PMI also argues that understanding people begins with listening to their worries, expectations, and desires.
Reflection question:
Which stakeholder needs a listening conversation rather than another progress update?

Build trust through consistency
PMI stresses that reviewing goals and key events frequently increases credibility with stakeholders and senior management.
Proper communication and consultation build trust and confidence.
Reliability in small things usually matters more than high-energy presentations.
Reflection question:
What one behaviour would most improve trust with your key stakeholders this month?

Watch for early warning signs
Look for signals such as:
delayed sign-off
surprise objections
silence after updates
changing requests
conflicting messages from different leaders
repeated requests for reassurance
These often show expectation gaps before problems become visible.
Reflection question:
Which stakeholder relationship shows the clearest early warning sign today?
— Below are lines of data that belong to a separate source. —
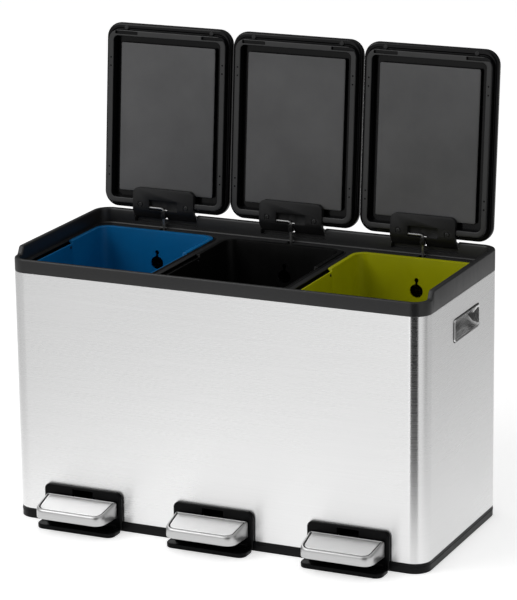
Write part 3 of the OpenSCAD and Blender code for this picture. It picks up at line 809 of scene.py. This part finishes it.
def make_rod(side):
    """Wire hooked sideways into the bracket's window, cranked and then straight down."""
    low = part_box(f"lift_rod_{side}")[0]
    joint = JOINTS[f"rod_{side}_hook"]["pos_m"]
    r = 1.9 * MM
    x, y, z = joint
    corners = [(low.x + 0.2 * MM, y, z), (x, y, z), (x, y - 0.6 * MM, z - 14 * MM), (x, y, z - 30 * MM),
               (x, y, low.z)]
    path = rounded_path(corners, [0, 5 * MM, 3 * MM, 3 * MM, 0], 6)
    wire = rod_mesh(f"wire_of_rod_{side}", path, r)
    place(wire, f"rod_{side}", STEEL_WIRE, "wire_steel", f"lift_rod_{side}")
    clip_low, clip_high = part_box(f"rod_clip_{side}")
    clip = block("clip", clip_low, clip_high)
    middle = (clip_low + clip_high) / 2
    groove = 0.5 * MM
    waist = block("cutter", (clip_low.x - groove, clip_low.y - groove, middle.z - groove),
                  (clip_low.x + groove, clip_high.y + groove, middle.z + groove))
    boolean(clip, [waist])
    bevel(clip, 0.4 * MM, 2)
    place(clip, f"rod_{side}", PLASTIC_CLIP, "clip_black", f"rod_clip_{side}")


# ---- Buckets ----

def make_bucket(side):
    """Drafted bucket: rolled flange behind, a lower edge in front, a keyhole and pivot holes."""
    low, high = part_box(f"bucket_{side}")
    x = BAY_X[side]
    flange = 4.5 * MM
    half = (high.x - low.x) / 2 - flange
    y0 = low.y
    y1 = high.y - flange
    draft = 7 * MM
    wall = 2.2 * MM
    z0 = low.z
    z1 = high.z
    r = 17 * MM

    ys = [(7.2 + 0.3 * k) * MM for k in range(5)]

    def behind(y):
        """0 in the front half, 1 in the rear half."""
        return smooth_step(y, ys[0], ys[-1])

    def loop(inset, z_of, flare=0):
        """A loop of the bucket's wall, pushed out by flare in its rear half."""
        near, far = (outline(x - half + d, x + half - d, y0 + d, y1 - d, max(r - d * 0.5, 2 * MM), 10, ys)
                     for d in (inset, inset - flare))
        points = []
        for a, b in zip(near, far):
            k = behind(a[1])
            z = z_of(a[1]) if callable(z_of) else z_of
            points.append((a[0] + (b[0] - a[0]) * k, a[1] + (b[1] - a[1]) * k, z))
        return points

    def rim(drop):
        return lambda y: z1 - drop - 4 * MM * (1 - behind(y))

    loops = [
        loop(draft + 5 * MM, z0), loop(draft + 1.2 * MM, z0 + 0.8 * MM), loop(draft, z0 + 4 * MM),
        loop(0.3 * MM, rim(9 * MM)),
        loop(0, rim(2.6 * MM)), loop(0, rim(2.0 * MM), flange - 0.6 * MM), loop(0, rim(1.6 * MM), flange),
        loop(0, rim(0.5 * MM), flange), loop(0, rim(0.1 * MM), flange - 0.5 * MM),
        loop(0.4 * MM, rim(0), 0.6 * MM), loop(wall * 0.6, rim(0.0)), loop(wall * 0.9, rim(0.4 * MM)),
        loop(wall, rim(1.6 * MM)),
        loop(draft + wall, z0 + 8 * MM), loop(draft + wall + 1.5 * MM, z0 + 4 * MM),
        loop(draft + wall + 6 * MM, z0 + 2.5 * MM),
    ]
    bucket = loft(f"bin_{side}", loops)
    big = 9.75 * MM
    small = 3.25 * MM
    key_z = z1 - 47 * MM
    turn = Matrix.Rotation(math.pi / 2, 4, "X")
    there = Matrix.Translation((x, y1 + 9 * MM, key_z)) @ turn
    cutters = [
        moved(disc("cutter", (0, 0, 0), big, 24 * MM, 0.1 * MM, 40), there),
        moved(disc("cutter", (0, 15.5 * MM, 0), small, 24 * MM, 0.1 * MM, 24), there),
        moved(block("cutter", (-2 * MM, 5 * MM, 0), (2 * MM, 14 * MM, 24 * MM)), there),
    ]
    pivot = JOINTS[f"bail_{side}_pivot"]["pos_m"]
    ends = [(x + side_of * (half + 9 * MM), pivot[1], pivot[2]) for side_of in (-1, 1)]
    bar = rod_mesh("cutter", ends, 1.9 * MM, 20)
    boolean(bucket, cutters + [bar])
    place(bucket, f"bucket_{side}", BUCKETS[side], BUCKET_SLOTS[side], f"bucket_{side}")


def make_bail(side):
    """Coated wire handle with bent ends, folded forwards round its bucket."""
    low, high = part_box(f"bail_handle_{side}")
    r = 1.75 * MM
    pivot = JOINTS[f"bail_{side}_pivot"]["pos_m"]
    x0 = low.x + r
    x1 = high.x - r
    y0 = low.y + r
    y = pivot[1]
    z = pivot[2]
    reach = 5.5 * MM
    corners = [(x0 + reach, y, z), (x0, y, z), (x0, y0, z), (x1, y0, z), (x1, y, z), (x1 - reach, y, z)]
    path = rounded_path(corners, [0, 3 * MM, 14 * MM, 14 * MM, 3 * MM, 0], 8)
    place(rod_mesh(f"wire_of_bail_{side}", path, r), f"bail_{side}", WIRE_BLACK, "wire_black",
          f"bail_handle_{side}")


# ---- Pedals ----

def pedal_outline(side, inset):
    """A pedal from above: straight behind, a little narrower in front, round front corners."""
    low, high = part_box(f"pedal_cap_{side}")
    x = BAY_X[side]
    rear = (high.x - low.x) / 2 - inset
    front = rear - 3 * MM
    r = 15 * MM
    y1 = high.y - inset * 0.5
    y0 = low.y + inset
    path = rounded_path([(-rear, y1), (-front, y0), (front, y0), (rear, y1)],
                        [1 * MM, r - inset, r - inset, 1 * MM], 8, closed=True)
    return [(x + p.x, p.y) for p in path]


def make_pedal(side):
    """Pressed steel cap: a skirt, a polished bevel and a brushed panel let into its sloping top. The skirt
    and bevel are painted darker than the panel, as painted shade.
    """
    low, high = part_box(f"pedal_cap_{side}")
    front_top = 35 * MM

    def top(y):
        return front_top + (high.z - front_top) * (y - low.y) / (high.y - low.y)

    def loop(inset, drop=None, z=None):
        return [(px, py, z if z is not None else top(py) - drop) for px, py in pedal_outline(side, inset)]

    skirt = [loop(1.6 * MM, z=low.z + 1 * MM), loop(1.2 * MM, z=low.z), loop(0.3 * MM, z=low.z),
             loop(0, z=low.z + 0.6 * MM), loop(0, drop=3.2 * MM), loop(0.25 * MM, drop=2.2 * MM),
             loop(0.9 * MM, drop=0.9 * MM), loop(1.7 * MM, drop=0.2 * MM), loop(2.4 * MM, drop=0),
             loop(3.1 * MM, drop=0), loop(3.5 * MM, drop=0.3 * MM), loop(3.6 * MM, drop=2.0 * MM),
             loop(6.6 * MM, drop=2.6 * MM)]
    shell = loft(f"cap_of_pedal_{side}", skirt)
    # The skirt and bevel take the darker steel: painted shade.
    place(shell, f"pedal_{side}", STEEL_PEDAL_RIM_PAINTED_SHADE, "pedal_steel", f"pedal_cap_{side}", sharp=50)
    plate = [loop(5.3 * MM, drop=2.3 * MM), loop(5.3 * MM, drop=0.7 * MM), loop(5.6 * MM, drop=0.35 * MM),
             loop(9 * MM, drop=0.35 * MM)]
    place(loft(f"tread_of_pedal_{side}", plate), f"pedal_{side}", STEEL_PEDAL, "pedal_steel")


def make_surround(side):
    """Moulded plate behind a pedal, with a foot plate and a slot for the lever."""
    low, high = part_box(f"pedal_surround_{side}")
    x0, x1 = low.x, high.x
    x = BAY_X[side]
    plate = prism("plate", outline(x0, x1, low.z, high.z, 8 * MM), 0, 5.7 * MM)
    moved(plate, Matrix.Translation((0, high.y, 0)) @ Matrix.Rotation(math.pi / 2, 4, "X"))
    bevel(plate, 1.8 * MM, 3)
    slot = block("cutter", (x - 16 * MM, -HALF_D - 20 * MM, 24 * MM),
                 (x + 16 * MM, -HALF_D + 5 * MM, SLOT_TOP))
    boolean(plate, [slot])
    foot = prism("foot", outline(x0, x1, low.y, high.y - 0.5 * MM, 11 * MM), low.z, low.z + 7 * MM)
    bevel(foot, 1.4 * MM, 3)
    fillet_points = rounded_path([(high.y - 5.9 * MM, 13 * MM), (high.y - 5.9 * MM, 6.9 * MM),
                                  (high.y - 13 * MM, 6.9 * MM)], [0, 5 * MM, 0], 5)
    fillet_points = [(p.x, p.y) for p in fillet_points] + [(high.y - 5 * MM, 5 * MM)]
    fillet = prism("fillet", fillet_points, x0 + 8 * MM, x1 - 8 * MM)
    moved(fillet, Matrix(((0, 0, 1, 0), (1, 0, 0, 0), (0, 1, 0, 0), (0, 0, 0, 1))))
    place(join(f"surround_of_pedal_{side}", [plate, foot, fillet]), "cabinet", PLASTIC_SURROUND,
          "surround_black", f"pedal_surround_{side}")


# ---- CAD nodes that stay ----

def keep(node, material, sharp=30):
    """Gives a CAD node that stays visible its material."""
    obj = frame["nodes"][node]
    obj.data.materials.clear()
    obj.data.materials.append(material)
    obj.data.polygons.foreach_set("use_smooth", [True] * len(obj.data.polygons))
    obj.data.set_sharp_from_angle(angle=math.radians(sharp))


def keep_nodes():
    keep("base_tray", PLASTIC_BASE)
    keep("bucket_shelf", PLASTIC_SHELF)
    keep("anti_slip_pads", RUBBER)
    keep("base_screws", STEEL_FIXING)
    for s in SIDES:
        keep(f"lever_pin_{s}", STEEL_FIXING)
        keep(f"hinge_pins_{s}", STEEL_FIXING)
        keep(f"lid_bumpers_{s}", RUBBER)
        keep(f"rod_foot_{s}", PLASTIC_CLIP)
        keep(f"pedal_lever_{s}", PAINT_LEVER)
        keep(f"pedal_core_{s}", PLASTIC_SURROUND)


# ---- Studio ----

def make_world():
    """Soft boxes all round: white on the left, dark behind the camera and behind the object."""
    world = bpy.data.worlds.new("studio")
    bpy.context.scene.world = world
    world.use_nodes = True
    nodes = world.node_tree.nodes
    links = world.node_tree.links
    direction = nodes.new("ShaderNodeTexCoord")
    parts = nodes.new("ShaderNodeSeparateXYZ")
    links.new(direction.outputs["Generated"], parts.inputs["Vector"])
    back = nodes.new("ShaderNodeMath")
    back.operation = "MULTIPLY"
    back.inputs[1].default_value = -1
    links.new(parts.outputs["Y"], back.inputs[0])
    heading = nodes.new("ShaderNodeMath")
    heading.operation = "ARCTAN2"
    links.new(parts.outputs["X"], heading.inputs[0])
    links.new(back.outputs["Value"], heading.inputs[1])
    around = spread(nodes, links, heading.outputs["Value"], 0, 1, -math.pi, math.pi)
    ramp = nodes.new("ShaderNodeValToRGB")
    links.new(around, ramp.inputs["Fac"])
    # Degrees from straight in front towards the right, and how bright it is there.
    stops = ((-178, 0.02), (-150, 0.03), (-115, 0.5), (-60, 0.55), (-36, 0.58), (-26, 0.75), (-16, 1.2),
             (-11, 1.3), (-6, 0.0), (38, 0.0), (47, 0.85), (70, 0.72), (98, 0.28), (125, 0.5), (145, 0.1),
             (170, 0.02))
    elements = ramp.color_ramp.elements
    while len(elements) > 1:
        elements.remove(elements[-1])
    for i, (degrees, value) in enumerate(stops):
        element = elements.new((degrees + 180) / 360)
        element.color = (value, value, value, 1)
        if i == 0:
            elements.remove(elements[0])
    up = nodes.new("ShaderNodeMix")
    up.data_type = "RGBA"
    up.inputs["B"].default_value = (0.6, 0.6, 0.6, 1)
    links.new(spread(nodes, links, parts.outputs["Z"], 0, 1, 0.45, 0.8), up.inputs["Factor"])
    links.new(ramp.outputs["Color"], up.inputs["A"])
    background = nodes["Background"]
    background.inputs["Strength"].default_value = 1.0
    # The boxes are seen only as reflections; looked at directly, the backdrop is plain.
    rays = nodes.new("ShaderNodeLightPath")
    backdrop = nodes.new("ShaderNodeMix")
    backdrop.data_type = "RGBA"
    backdrop.inputs["B"].default_value = (0.8, 0.8, 0.8, 1)
    links.new(rays.outputs["Is Camera Ray"], backdrop.inputs["Factor"])
    links.new(up.outputs["Result"], backdrop.inputs["A"])
    links.new(backdrop.outputs["Result"], background.inputs["Color"])


def make_stage():
    """A pale floor that ends in front of the object and glows, with painted shade towards its sides, and a
    soft key light.
    """
    floor = turned("floor", (-20, 20, -0.5, 40, 0.2), [(0, -0.02), (0, 0)], arc=6)
    moved(floor, Matrix.Rotation(math.radians(VIEW_TURN), 4, "Z"))
    material, nodes, links, shader = new_material("floor_pale")
    coordinates = nodes.new("ShaderNodeTexCoord")
    turned_coordinates = nodes.new("ShaderNodeMapping")
    turned_coordinates.inputs["Rotation"].default_value = (0, 0, math.radians(-VIEW_TURN))
    across = nodes.new("ShaderNodeSeparateXYZ")
    distance = nodes.new("ShaderNodeMath")
    distance.operation = "ABSOLUTE"
    links.new(coordinates.outputs["Object"], turned_coordinates.inputs["Vector"])
    links.new(turned_coordinates.outputs["Vector"], across.inputs["Vector"])
    links.new(across.outputs["X"], distance.inputs[0])
    widening = nodes.new("ShaderNodeMath")
    widening.operation = "MULTIPLY_ADD"
    widening.inputs[1].default_value = -0.12
    links.new(across.outputs["Y"], widening.inputs[0])
    links.new(distance.outputs["Value"], widening.inputs[2])
    # Painted light: the floor glows by its own emission and is painted white in a wedge that widens behind
    # the object, with painted shade grading it to grey at its sides.
    painted_glow_falloff = widening.outputs["Value"]
    near, far = 0.38, 1.0
    colour = tinted(nodes, links, painted_glow_falloff, (0.9, 0.9, 0.9), (0.5, 0.5, 0.5), near, far)
    links.new(colour, shader.inputs["Base Color"])
    links.new(spread(nodes, links, painted_glow_falloff, 0.52, 0.27, near, far), shader.inputs["Emission Strength"])
    shader.inputs["Roughness"].default_value = 0.9
    shader.inputs["Specular IOR Level"].default_value = 0.0
    shader.inputs["Emission Color"].default_value = (1, 1, 1, 1)
    floor.data.materials.append(material)

    data = bpy.data.lights.new("key", "AREA")
    data.shape = "RECTANGLE"
    data.size = 2.4
    data.size_y = 2.0
    data.energy = 45
    light = bpy.data.objects.new("key", data)
    bpy.context.scene.collection.objects.link(light)
    light.location = (-2.4, -2.2, 3.0)
    light.rotation_euler = (Vector((0, 0, 0.3)) - light.location).to_track_quat("-Z", "Y").to_euler()
    bpy.context.scene.view_settings.view_transform = "Standard"


make_wrap()
make_rim()
make_base_bead()
for grip_side in GRIPS:
    make_grip(grip_side)
make_lids()
for bay in SIDES:
    make_rod(bay)
    make_bucket(bay)
    make_bail(bay)
    make_pedal(bay)
    make_surround(bay)
keep_nodes()
make_world()
make_stage()
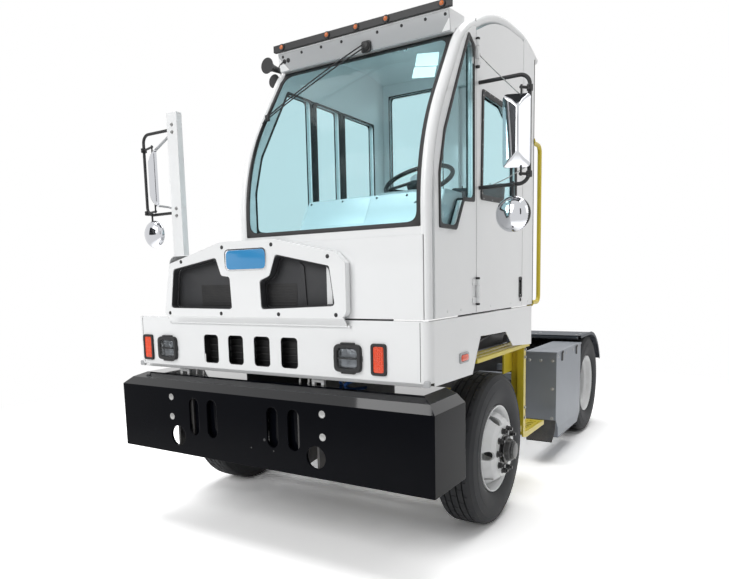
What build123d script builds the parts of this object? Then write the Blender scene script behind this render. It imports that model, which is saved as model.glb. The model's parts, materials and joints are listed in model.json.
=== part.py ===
"""Terminal tractor with an offset tilt cab, a lifting fifth wheel and dual rear wheels.

Millimetres. X runs to the vehicle's left, Y to its rear and Z up from the ground.
The origin is on the ground under the middle of the overall box.
"""
import math
import os
from build123d import *

# ---------------------------------------------------------------- driving dimensions
overall_length = 5150.0
bumper_width = 2436.0
chassis_x = -106.0              # chassis centreline: the cab and bumper sit to its left
front_y = -overall_length / 2   # front face of the bumper

# wheels and axles
tyre_radius = 524.0
tyre_width = 279.0
rim_radius = 285.75             # bead seat radius of a 22.5 in rim
rim_width = 210.0
front_axle_setback = 1238.0
wheelbase = 2946.0
front_track = 2186.0
dual_track = 1760.0
dual_spacing = 343.0
kingpin_track = 1830.0
axle_z = tyre_radius
front_axle_y = front_y + front_axle_setback
rear_axle_y = front_axle_y + wheelbase
stud_circle_radius = 142.875
running_gap = 0.05              # radial gap of a shaft in its bearing

# frame
frame_width = 864.0
rail_depth = 255.0
rail_flange = 88.0
rail_wall = 10.0
rail_top_z = 966.0
rail_front_y = front_y + 150.0
rail_rear_y = front_y + overall_length - 25.0

# bumper
bumper_bottom_z = 569.0
bumper_top_z = 1011.0
bumper_depth = 401.0
bumper_plate = 16.0
bumper_bevel = ((49.0, 45.0), (120.0, 75.0))   # inwards and upwards from the top edge

# lower front panel and cab skin
skin = 4.0
panel_front_y = front_y + 108.0
panel_left_x = 1144.0
panel_right_x = -1159.0
panel_bottom_z = 1150.0
cab_seam_z = 1490.0
corner_radius = 55.0

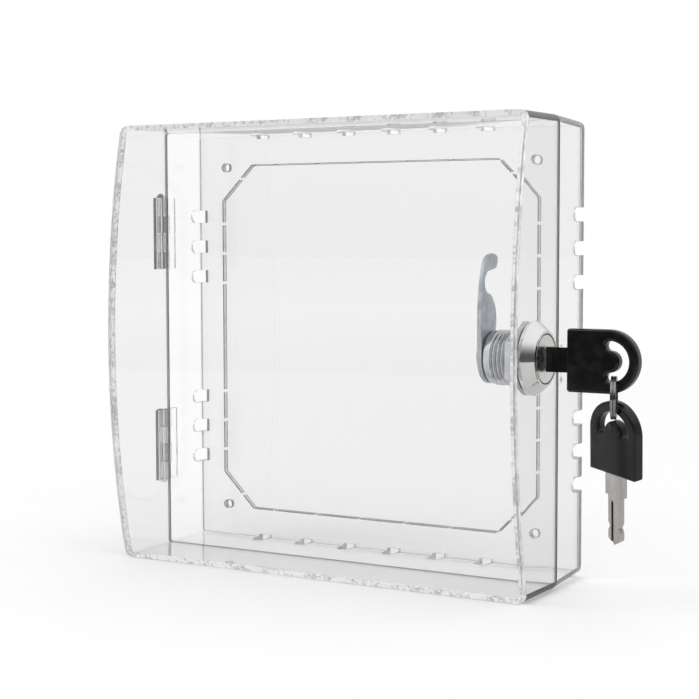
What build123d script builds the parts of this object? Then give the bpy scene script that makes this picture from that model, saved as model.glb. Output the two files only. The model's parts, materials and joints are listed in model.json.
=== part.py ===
"""Thermostat lock box: a clear acrylic guard that is screwed to a wall round a thermostat.

A shallow base stays on the wall. A deeper cover with a bowed front swings on two small pin hinges
outside the left wall. A cam lock through the cover's right wall turns a hook behind a keeper tab
in the base. One key is in the lock, and a spare hangs from it on a split ring.

Frame: X to the right, Y into the wall, Z up. The origin is the centre of the four screw holes, on
the rear face that lies against the wall. All sizes are in millimetres and degrees.
"""
import os

from build123d import *

# Box, seen from the front. The screw pattern sits nearer the hinges than the box's own centre.
outer_width = 171.0
outer_height = 168.0
rear_draft = 1.1
corner_radius = 3.0
wall = 2.0
box_shift = 2.8

# Box, seen from the side, measured forwards from the rear face.
base_depth = 25.0
split_gap = 0.5
front_corner_depth = 53.5
panel_thickness = 3.0
panel_bow = 9.3
plate_thickness = 3.0

# Screw holes in the rear plate.
hole_margin_x = 17.5
hole_margin_z = 15.0
hole_diameter = 4.0

# Break-out panel in the rear plate: a slit round an octagon, held by short bridges.
knockout_margin_x = 16.25
knockout_margin_z = 14.25
knockout_corner = 14.5
knockout_round = 2.0
slit_width = 1.0
bridge_width = 1.5
bridge_pitch_x = 20.0
bridge_shift_x = 5.0
bridge_pitch_z = 12.0
bridge_group_z = 34.2
bridge_diagonal_share = 0.38

# Vent notches, open at the rear edge.
vent_width = 5.0
vent_depth = 9.0
vent_reach = 5.0
vent_pitch_x = 20.0
vent_pitch_z = 12.25
vent_group_z = 36.95

# Hinges, mirrored about the middle of the box.
hinge_middle_z = 42.4
hinge_length = 28.4
knuckle_count = 4
knuckle_gap = 0.3
knuckle_radius = 2.15
hinge_stand_off = 2.3
leaf_reach = 6.3
leaf_thickness = 1.4
pin_radius = 1.0
pin_clearance = 0.05
pin_flange_radius = 1.75
pin_flange_thickness = 0.5
pin_dome_height = 1.25

# Cam lock. Distances along its axis are counted outwards from the cover's right face.
lock_depth = 47.3
lock_z = 0.0
lock_clearance = 0.05
end_play = 0.1
bezel_radius = 12.8
bezel_rim = 1.5
bezel_height = 5.2
bezel_land = 1.2
body_radius = 9.5
body_length = 14.0
wall_hole_clearance = 0.1
lock_washer_radius = 12.0
lock_washer_thickness = 0.6
nut_across_flats = 22.0
nut_thickness = 2.2
plug_radius = 6.0
plug_head_radius = 8.3
plug_head_thickness = 2.0
tang_size = 7.0

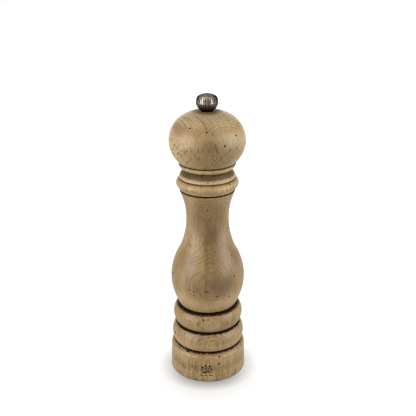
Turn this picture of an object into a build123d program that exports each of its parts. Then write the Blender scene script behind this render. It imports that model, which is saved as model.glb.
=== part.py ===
"""Pepper mill with a turned wooden body, a turned wooden head and a steel grinding mechanism.

Millimetres. +Z is up and the origin is the centre of the foot, on the surface the mill stands on.
The head turns a square shaft, which turns a conical rotor inside a fixed stator. The knob on top is
a nut: tightening it draws the shaft and the rotor up and grinds finer, against a coil spring.
"""
import os
from math import cos, pi, radians, sin

from build123d import *

os.makedirs("parts", exist_ok=True)

# ---------------------------------------------------------------- driving dimensions
height = 219.2  # to the crown of the knob
seam_z = 165.0  # where the head meets the body
seam_gap = 0.1

# turned outside of the body, as (radius, height) pairs
foot_r = 29.3
foot_edge = 0.6
foot_edge_bulge = 0.18
plinth_top = (28.8, 18.9)
plinth_lip = (26.7, 22.7)
plinth_shoulder = 0.7
groove_low = (24.0, 24.0)
bead_low_start = (26.7, 25.3)
bead_low_end = (25.3, 38.7)
bead_low_bulge = 1.9
groove_mid = (22.6, 40.0)
bead_high_start = (24.7, 41.3)
bead_high_end = (24.6, 54.3)
bead_high_bulge = 2.15
groove_high = (20.6, 55.6)
vase = [  # belly, waist and flare, one smooth curve
    (22.3, 56.9),
    (25.0, 62.9),
    (27.6, 72.5),
    (27.95, 81.5),
    (24.85, 94.6),
    (20.1, 104.4),
    (16.06, 121.9),
    (17.4, 139.0),
    (20.6, 148.5),
]
groove_under_collar = (20.0, 149.3)
collar_start = (21.1, 150.4)
collar_end = (21.6, 157.2)
collar_bulge = 1.6
groove_over_collar = (19.9, 158.0)
rim_start = (20.75, 158.9)
rim_end = (20.6, 159.8)
mouth_break = 0.3  # small chamfer where the rim meets the head
mouth_edge = (16.6, seam_z - mouth_break)
mouth_bulge = 0.35

# turned outside of the head
ring_start = (17.9, seam_z + seam_gap)
ring_end = (20.9, 168.8)
ring_bulge = 0.8
groove_over_ring = (20.2, 169.6)
ball = [
    (21.2, 170.4),
    (25.4, 176.1),
    (27.7, 184.1),
    (26.6, 192.8),
    (22.4, 199.8),
    (13.0, 205.7),
]
head_top_z = 207.2
head_flat_r = 6.4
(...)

Build your stakeholder management plan
Your draft plan should now include:
stakeholder list
power-interest map
salience check
one-pager for priority stakeholders
decision rights
communication cadence
update format
review trigger points
Asana recommends stakeholder engagement plans that identify stakeholders, assess influence and interest, and outline communication across the project lifecycle.
Reflection question:
What is still missing from your stakeholder plan?

A practical 30-day action plan
Week 1
Identify stakeholders, map influence and interest, write one-page summaries for top stakeholders
Week 2
Clarify objective, scope, and success measures, confirm DACI or RACI, surface hidden expectations
Week 3
Launch communication plan, centralise documents and decisions, standardise update format
Week 4
Review trust, responsiveness, and risks, hold one listening conversation with a difficult stakeholder, adjust plan where needed

Final Reflections
Stakeholder management is a core marketing capability.
When expectations are clear, communication is planned, and decisions are documented, work becomes easier to explain, defend, and improve.
Reflection question:
Which stakeholder conversation will you schedule first after this session?